By Alexei Anishchuk
MOSCOW (Reuters) - Russia opposes U.S. and possible European oil sanctions against Iran, even if Tehran presses ahead with uranium enrichment which Western powers say serves military goals, Deputy Foreign Minister Sergei Ryabkov said on Wednesday.
Russia, which helped build Iran's first nuclear plant in Bushehr, has in recent months increased its criticism of Tehran's nuclear program.
But Tehran's long-standing ally still opposes additional Western sanctions which are expected to hurt Iran's economy.
"Regardless of any conditions ... be those the conditions in which the Iranian nuclear program expands or others, we are against the application of such measures against Iran," he was quoted by Russia's state-run Itar-Tass news agency as saying.
He said new sanctions would not strengthen nuclear non-proliferation and could lower chances for future dialogue with Tehran on its nuclear ambitions.
"Those sanctions have nothing to do with...strengthening nuclear non-proliferation," he said. "Secondly, (the previous sanctions) against Iran have not come closer to, but have moved further away from, a negotiated solution."
Washington imposed additional sanctions on Iran last month and the EU is expected to agree a ban on imports of Iranian oil this month in addition to the existing four rounds of U.N. sanctions.
Iran confirmed this week it had started uranium enrichment near the Shi'ite Muslim holy city of Qom, prompting a stern Western reaction and a rebuke from the Russian Foreign Ministry saying it regretted the decision and was concerned about it.

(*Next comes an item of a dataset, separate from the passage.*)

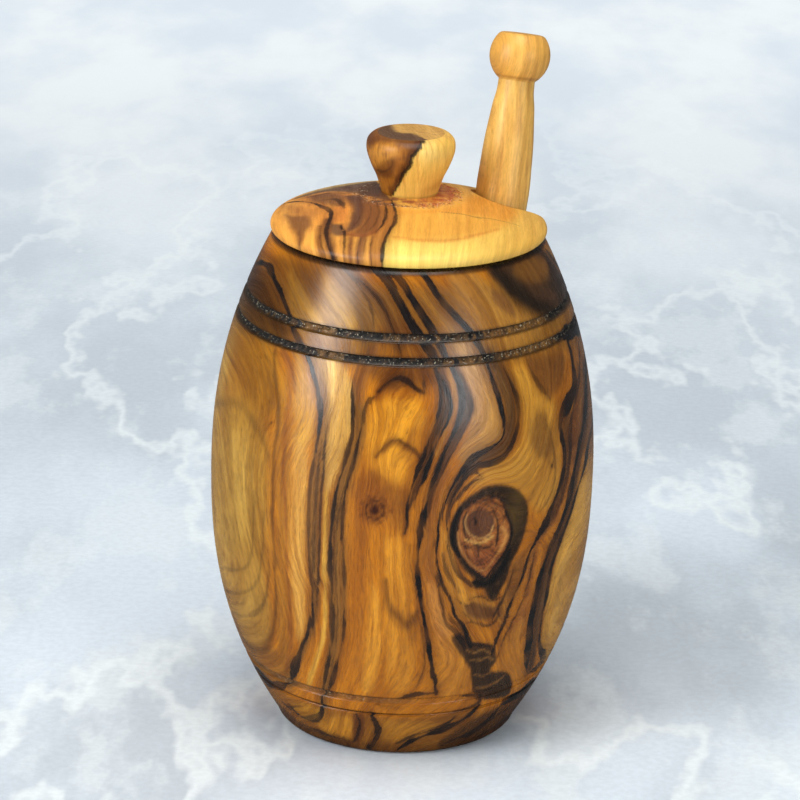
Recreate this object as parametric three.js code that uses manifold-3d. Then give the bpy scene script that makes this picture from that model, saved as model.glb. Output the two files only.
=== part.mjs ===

Tehran, which says its nuclear program serves peaceful goals, reacted to Western sanctions by threatening to shut the Strait of Hormuz, the outlet for 40 percent of the world's traded oil, if its oil exports were targeted, raising tensions in the region.
Ryabkov warned the West against escalation in the narrow strait linking the Gulf of Oman and the Persian Gulf.
"A military operation against Iran would be a grave mistake, a brutal miscalculation," he said. "The consequences of such a hypothetical development would be far-reaching for regional and global security."
Iran carried out naval exercises earlier this month in the Persian Gulf close to the strait, guarded by a U.S.-led international naval strike force. The United States said it would use force if Iran blocked the strait for navigation.
Ryabkov said the door for six-power talks on Iran's nuclear program remained open, a year after they stalled with Tehran saying its right to enrich uranium was non-negotiable.